Following the first meeting in Washington in 2010 and in Seoul 2012, the third Nuclear Security Summit was held in The Hague on 24-25 March 2014. This is the second time that Hungary has participated in a Nuclear Security Summit.
The Hague Summit is being attended by 53 Heads of State and Government, as well as the leaders of the UN, the European Union, the International Atomic Energy Agency (IAEA) and Interpol. The Hungarian delegation was led by Foreign Minister János Martonyi, who was be accompanied by Szabolcs Takács, the Political Director of the Ministry of Foreign Affairs. Hungary’s participation is closely in line with our foreign policy strategy priority: the policy of a pronounced opening towards global issues, and it also coincides with our national security strategy.
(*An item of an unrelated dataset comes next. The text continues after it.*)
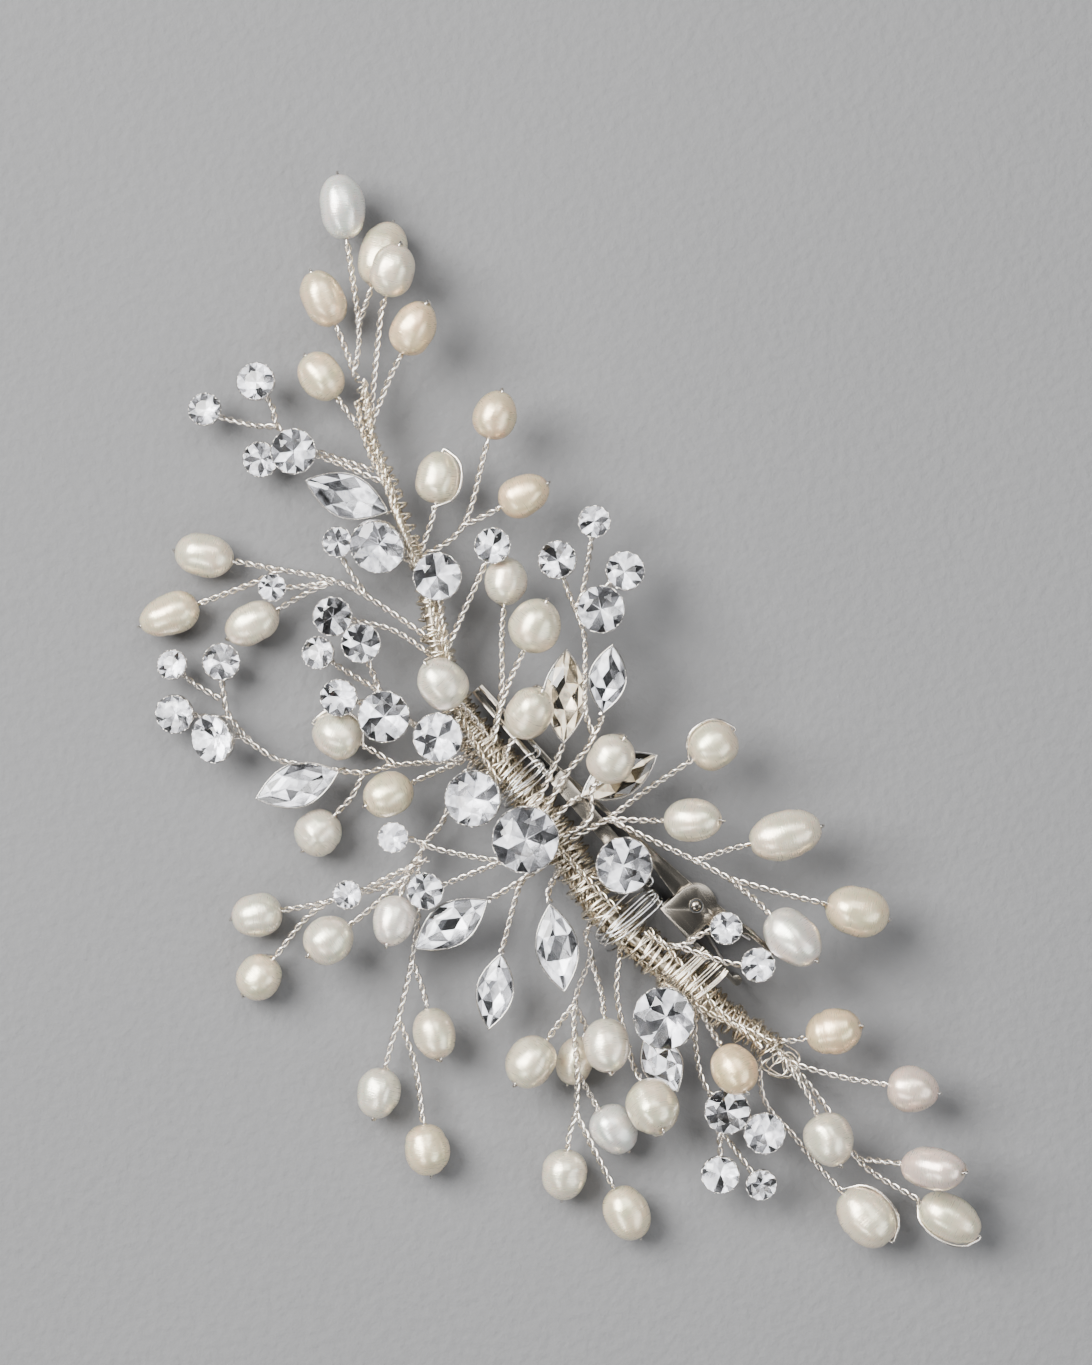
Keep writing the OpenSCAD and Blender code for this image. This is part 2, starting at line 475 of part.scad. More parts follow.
module binding(x) {
    bundle_y = lookup(x, [for (p = spine_path) [along(p.x), at(p).y]]);
    bundle_r = u * spine_d / 2 + max(twist_d, 2.1 * wire_d);
    inner = bar_y + sheet_t / 2 + lash_d / 2 + 0.02;
    low = step_in - lash_d / 2 - 0.02;
    high = clip_w - low;
    far = bundle_y - bundle_r;
    top = spine_h + bundle_r;
    under = spine_h - bundle_r;
    outer = bar_y - sheet_t / 2 - lash_d / 2;
    near = bundle_y + bundle_r * 0.6;
    loop = [[inner, low], [inner, high], [outer, high], [near, spine_h + bundle_r * 0.85], [bundle_y, top],
        [far + 0.8, top - 1], [far, spine_h], [far + 0.8, under + 1], [bundle_y, under],
        [near, spine_h - bundle_r * 0.85], [outer, low]];
    sides = len(loop);
    n = lash_turns * sides;
    path = [for (i = [0 : n]) [x - (i / n - 0.5) * lash_band, loop[i % sides].x, loop[i % sides].y]];
    last_x = x - lash_band / 2 - 0.15;
    color(wire_colour) tube(concat(path, [[last_x, inner, high], [last_x - 0.9, inner + 0.1, high + 1]]), lash_d);
}

module clip_binding_front() { binding(front_lash_x); }
module clip_binding_rear() { binding(rear_lash_x); }

// Bundle

module spine_core() {
    color(wire_colour) union()
    for (i = [0 : len(spine_path) - 2]) hull() {
        for (p = [spine_path[i], spine_path[i + 1]])
            translate(at(p)) sphere(d = u * p[3] * spine_d / 4, $fn = 12);
    }
}

// Fine wire wound along the bundle
module spine_wrap() {
    last = len(spine_path) - 1;
    per_turn = 8;
    turns = 3;
    wind = [for (i = [0 : last - 1], k = [0 : turns * per_turn - 1])
        let (t = k / (turns * per_turn), p = spine_path[i] * (1 - t) + spine_path[i + 1] * t,
            dir = unit(at(spine_path[i + 1]) - at(spine_path[i])), side = unit(cross(dir, [0, 0, 1])),
            r = u * p[3] * spine_d / 8 + wire_d / 2, a = k * 360 / per_turn)
        at(p) + r * (side * cos(a) + [0, 0, 1] * sin(a))];
    color(wire_colour) tube(wind, wire_d, sides = 4);
}

// Sprigs

module tip_stems() { stems(tip_p); }
module tip_pearls() { pearls(tip_p); }
module left_fan_stems() { stems([], left_fan_c, left_fan_n); }
module left_fan_crystals() { crystals(left_fan_c, left_fan_n); }
module left_fan_settings() { settings(left_fan_c, left_fan_n); }
module right_fan_stems() { stems(right_fan_p, right_fan_c); }
module right_fan_pearls() { pearls(right_fan_p); }
module right_fan_crystals() { crystals(right_fan_c); }
module right_fan_settings() { settings(right_fan_c); }
module left_drop_stems() { stems(left_drop_p, left_drop_c); }
module left_drop_pearls() { pearls(left_drop_p); }
module left_drop_crystals() { crystals(left_drop_c); }
module left_drop_settings() { settings(left_drop_c); }
module left_row_stems() { stems([], left_row_c, [], left_row_s); }
module left_row_crystals() { crystals(left_row_c); }
module left_row_settings() { settings(left_row_c); }
module curl_stems() { stems(curl_p, curl_c, curl_n); }
module curl_pearls() { pearls(curl_p); }
module curl_crystals() { crystals(curl_c, curl_n); }
module curl_settings() { settings(curl_c, curl_n); }
module heart_stems() { stems(heart_p, heart_c); }
module heart_pearls() { pearls(heart_p); }
module heart_crystals() { crystals(heart_c); }
module heart_settings() { settings(heart_c); }
module crest_stems() { stems([], crest_c, crest_n, crest_s); }
module crest_crystals() { crystals(crest_c, crest_n); }
module crest_settings() { settings(crest_c, crest_n); }
module wing_stems() { stems(wing_p, wing_c, wing_n, wing_s); }
module wing_pearls() { pearls(wing_p); }
module wing_crystals() { crystals(wing_c, wing_n); }
module wing_settings() { settings(wing_c, wing_n); }
module focal_stems() { stems([], focal_c); }
module focal_crystals() { crystals(focal_c); }
module focal_settings() { settings(focal_c); }
module low_spray_stems() { stems(low_spray_p, low_spray_c, [], low_spray_s); }
module low_spray_pearls() { pearls(low_spray_p); }
module low_spray_crystals() { crystals(low_spray_c); }
module low_spray_settings() { settings(low_spray_c); }
module leaf_stems() { stems([], [], leaf_n); }
module leaf_crystals() { crystals([], leaf_n); }
module leaf_settings() { settings([], leaf_n); }
module low_bunch_stems() { stems(low_bunch_p, [], [], low_bunch_s); }
module low_bunch_pearls() { pearls(low_bunch_p); }
module side_stems() { stems(side_p, side_c, side_n); }
module side_pearls() { pearls(side_p); }
module side_crystals() { crystals(side_c, side_n); }
module side_settings() { settings(side_c, side_n); }
module tail_stems() { stems(tail_p); }
module tail_pearls() { pearls(tail_p); }

clip_base();
clip_lever();
pivot_pin();
torsion_spring();
spring_lever_leg();
clip_binding_front();
clip_binding_rear();
spine_core();
spine_wrap();
tip_stems();
tip_pearls();
left_fan_stems();
left_fan_crystals();
left_fan_settings();
right_fan_stems();
right_fan_pearls();
right_fan_crystals();
right_fan_settings();
left_drop_stems();
left_drop_pearls();
left_drop_crystals();
left_drop_settings();
left_row_stems();
left_row_crystals();
left_row_settings();
curl_stems();
curl_pearls();
curl_crystals();
curl_settings();
heart_stems();
heart_pearls();
heart_crystals();
heart_settings();
crest_stems();
crest_crystals();
crest_settings();
wing_stems();
wing_pearls();
wing_crystals();
wing_settings();
focal_stems();
focal_crystals();
focal_settings();
low_spray_stems();
low_spray_pearls();
low_spray_crystals();
low_spray_settings();
leaf_stems();
leaf_crystals();
leaf_settings();
low_bunch_stems();
low_bunch_pearls();
side_stems();
side_pearls();
side_crystals();
side_settings();
tail_stems();
tail_pearls();
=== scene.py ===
import math
import random

import bmesh
import bpy
from mathutils import Matrix, Vector, noise


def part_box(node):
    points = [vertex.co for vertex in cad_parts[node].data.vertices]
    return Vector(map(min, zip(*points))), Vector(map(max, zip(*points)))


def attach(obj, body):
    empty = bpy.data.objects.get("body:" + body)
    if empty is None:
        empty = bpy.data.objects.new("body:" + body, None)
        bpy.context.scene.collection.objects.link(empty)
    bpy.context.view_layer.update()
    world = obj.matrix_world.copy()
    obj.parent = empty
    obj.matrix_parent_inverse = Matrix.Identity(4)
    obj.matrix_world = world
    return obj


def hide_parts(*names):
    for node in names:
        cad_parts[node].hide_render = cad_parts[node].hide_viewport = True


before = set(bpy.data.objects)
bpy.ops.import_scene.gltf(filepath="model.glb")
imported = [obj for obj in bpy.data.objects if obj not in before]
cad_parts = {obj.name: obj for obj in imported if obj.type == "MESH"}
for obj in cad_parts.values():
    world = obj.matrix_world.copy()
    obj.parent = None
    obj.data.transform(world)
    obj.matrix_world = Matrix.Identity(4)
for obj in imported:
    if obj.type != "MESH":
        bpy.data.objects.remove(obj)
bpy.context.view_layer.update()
mm = 0.001
sprayBody = "clip_and_spray"
bundleZ = sum(corner.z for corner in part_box("spine_core")) / 2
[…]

For the first time in its history, the IAEA organised a ministerial level Nuclear Security Conference in Vienna in July of last year, with the primary objective of reiterating the central role and the responsibility of the Agency in the professional coordination of international nuclear security cooperation. The fact that Foreign Minister János Martonyi was asked to chair the conference testifies to the international recognition of Hungary within the field of nuclear security.
Following the major IAEA conference, the biannual Security Summit proved to be indispensable for the political coordination of nuclear security. The main objective of the Summit in The Hague was to summarize the achievements of the period since the Washington Summit and to define the further directions of the process.
During the past two years Hungary has achieved several results in fulfilling its undertakings declared at the Security Summits. In November 2013, the last highly enriched fuel transport departed from Hungary within the framework of an international project. As a result of the work, which has been underway since 2008, hazardous spent and unused reactor fuel containing highly enriched uranium was transported back to Russia. From 2010 onwards, the Research Reactor in Budapest will be gradually switching to the use of low enriched uranium fuel that constitutes a lower risk from the perspective of nuclear weapon manufacturing.
In the spring of 2013, the International Physical Protection Advisory Service of the IAEA arrived in Hungary at the request of the Hungarian Government for a peer review mission. The purpose of the IPPAS mission was to study the physical protection of nuclear and other radioactive materials and associated facilities and activities. A total of 37 countries from around the world have requested such a security review, and Hungary was among the first to do so in the nineties. With the IPPAS mission last year, our country is the first in the world to have undergone such an IAEA review twice with excellent results.
The Cooperation Agreement signed by the IAEA and the Hungarian Atomic Energy Authority in line with our undertakings in Seoul has foreseen several regional workshops and trainings for 2014 in Hungary. These allow us to put our nuclear security training potential at the service of the international community.